DeathArrow 9 days ago

Good reporting is not skewed by ideology.

Good reporting is presenting facts about all sides.

Good reporting is not about demonizing your perceived enemies while excessively praising your idols.

4
lordnacho 9 days ago

With all due respect, this strikes me as a middle school opinion on how media should work.

> Good reporting is not skewed by ideology.

You can't not have a perspective. You can be upfront about what your perspective is, while giving reasonable time to other perspectives.

> Good reporting is presenting facts about all sides.

Here I think the school-age lessons about what is fact and what is opinion does us all a massive disservice.

> Good reporting is not about demonizing your perceived enemies while excessively praising your idols.

If you can make a good argument supporting your demonization or praise, why not?

raxxorraxor 8 days ago

I believe you are wrong about what quality reporting is about. Journalism degraded because of the economic situation they find themselves in, but also because the school of journalism degraded. Maybe as a reaction to economic woes, but it certainly didn't not revolutionize the craft and instead did away with some quality aspects.

> school-age lessons

You could elaborate on this "argument", but we would probably disagree about the problems of modern journalism.

> If you can make a good argument supporting your demonization or praise, why not?

Because this is a more or less proof you didn't write an article to inform the reader and that you had other aspirations. You also lose the trust of your readers, but of course you always can work from the minima some papers find themselves in. Boulevard can be economically viable.

Be that as it may, to be a successful journalist is difficult today. And if you are too successful, you probably have a lot of enemies in your own trade.

chgs 9 days ago

Journalism isn’t getting one person to say it’s raining and one person to say it’s not raining. It’s to look out the window and report reality.

hk__2 9 days ago

"Reality" is subjective and not always so easy to observe. What about political debates, economy, social issues? I don’t want to read a journal that tell me "this politician said that", but one that tells me _why_ they said it, in which context, if this is "right" or wrong, why, what does the other side says, etc.

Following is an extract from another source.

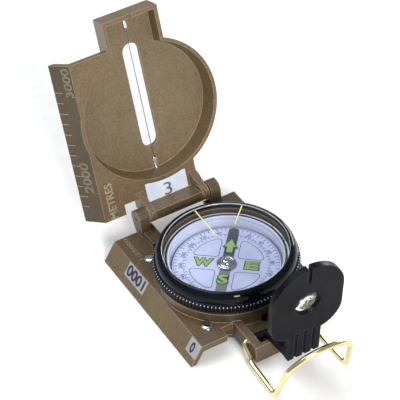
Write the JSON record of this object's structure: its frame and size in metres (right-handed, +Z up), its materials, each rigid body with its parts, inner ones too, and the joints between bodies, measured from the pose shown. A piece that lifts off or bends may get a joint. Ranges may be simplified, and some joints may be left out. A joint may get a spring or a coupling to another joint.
{
  "type": "sighting compass",
  "caption": "Folding sighting compass with a hinged lid and sighting wire, turning bezel over a damped dial, fold-out lens bracket, ruler edge and wire thumb loop.",
  "frame": {"origin": "centre of the flat underside of the base, on the bezel axis", "axes": "+Z up out of the dial, +Y towards the lid hinge, +X to the right; drawn with the lid open and the lens bracket and thumb loop swung out"},
  "size_m": [0.0565, 0.1288, 0.0788],
  "materials": {
    "painted_casting": "satin olive-brown paint on die-cast metal, worn at the edges",
    "bright_steel": "bright plated steel",
    "dark_wire": "fine drawn wire",
    "white_plastic": "white moulding",
    "dial_print": "white card printed with a degree scale",
    "magnet_grey": "grey coated magnet",
    "hub_brass": "turned brass",
    "seal_rubber": "black rubber",
    "clear_plastic": "clear moulded window",
    "clear_glass": "clear glass",
    "lens_clear": "ground lens",
    "label_plate": "light grey printed plate",
    "bezel_black": "glossy black",
    "luminous_yellow": "luminous paint",
    "bracket_black": "satin black moulding",
    "polished_brass": "polished brass wire"
  },
  "bodies": {
    "base": {"base_frame": "painted_casting", "bottom_cover": "painted_casting", "cover_screws": "bright_steel", "bezel_spring": "bright_steel", "bezel_retainer": "bright_steel", "capsule_cup": "white_plastic", "capsule_seal": "seal_rubber", "capsule_window": "clear_plastic", "pivot_post": "bright_steel", "hinge_pin": "bright_steel", "bracket_pin": "bright_steel", "scale_label_1000": "label_plate", "scale_label_0": "label_plate"},
    "bezel": {"bezel_ring": "bezel_black", "bezel_glass": "clear_glass", "glass_gasket": "seal_rubber", "long_bearing_line": "luminous_yellow", "short_bearing_line": "luminous_yellow"},
    "dial": {"dial_card": "dial_print", "bar_magnet": "magnet_grey", "jewel_cup": "hub_brass", "hub_cap": "bright_steel"},
    "lid": {"lid_casting": "painted_casting", "sighting_wire": "dark_wire", "upper_ferrule": "bright_steel", "lower_ferrule": "bright_steel", "number_label": "label_plate"},
    "bracket": {"lens_bracket": "bracket_black", "sight_lens": "lens_clear", "lens_retainer": "bracket_black"},
    "loop": {"thumb_loop": "polished_brass"}
  },
  "joints": [
    {"name": "lid_hinge", "type": "hinge", "parent": "base", "child": "lid", "pos_m": [0, 0.0343, 0.0126], "axis": [-1, 0, 0], "range_deg": [-107.2, 72.8]},
    {"name": "bezel_turn", "type": "hinge", "parent": "base", "child": "bezel", "pos_m": [0, 0, 0.0145], "axis": [0, 0, 1], "continuous": true},
    {"name": "dial_turn", "type": "hinge", "parent": "base", "child": "dial", "pos_m": [0, 0, 0.01], "axis": [0, 0, 1], "continuous": true},
    {"name": "lens_bracket_fold", "type": "hinge", "parent": "base", "child": "bracket", "pos_m": [0, -0.0318, 0.0063], "axis": [1, 0, 0], "range_deg": [-96.8, 0]},
    {"name": "thumb_loop_swing", "type": "hinge", "parent": "base", "child": "loop", "pos_m": [0, -0.0318, 0.0063], "axis": [1, 0, 0], "range_deg": [-104.5, 0]}
  ],
  "couplings": [
    {"joint": "thumb_loop_swing", "follows": "lens_bracket_fold", "ratio": 1.0788}
  ]
}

(all of this thread resonates well with my last HN submission btw: https://news.ycombinator.com/item?id=43538847 )

raxxorraxor 8 days ago

If reality is subjective it must be objective too.

thworp 9 days ago

You look out the window and see rain. I see light drizzle. A journalist writes about meeting a subject of his article in a "raging autumn storm".

thesumofall 9 days ago

Unfortunately, in today‘s world facts are interpreted as ideology. Take climate change: with the given scientific consensus you don’t need to „present all sides.“ A factually correct report will present the consensus. And still, some people will take this as „ideological.“

mojuba 9 days ago

There is no "scientific consensus" on things like the Israel-Palestine war. It's incredibly difficult to be impartial on some of this type of issues.

You could say humanism is the absolute variable good journalists could stick to, but the Guardian seems to be going beyond that, deeper into the left ideology.

I'm still a big fan, regular reader and supporter of the Guardian, but I do at times skip over some of their more openly leftist pieces.

bigbacaloa 9 days ago

"Good reporting is presenting facts about all sides."

Nonsense. Good reporting is about carefully filtering the evidence and reporting the essential stuff. Sometimes that's heavily skewed to one "side" or the other. What's suspicious is when it's always the same side.

raxxorraxor 8 days ago

This is more precise but you probably mean the same thing. Just that discussion has degraded toward the idea that there are always political sides to every fact, the "everything is political" crowd.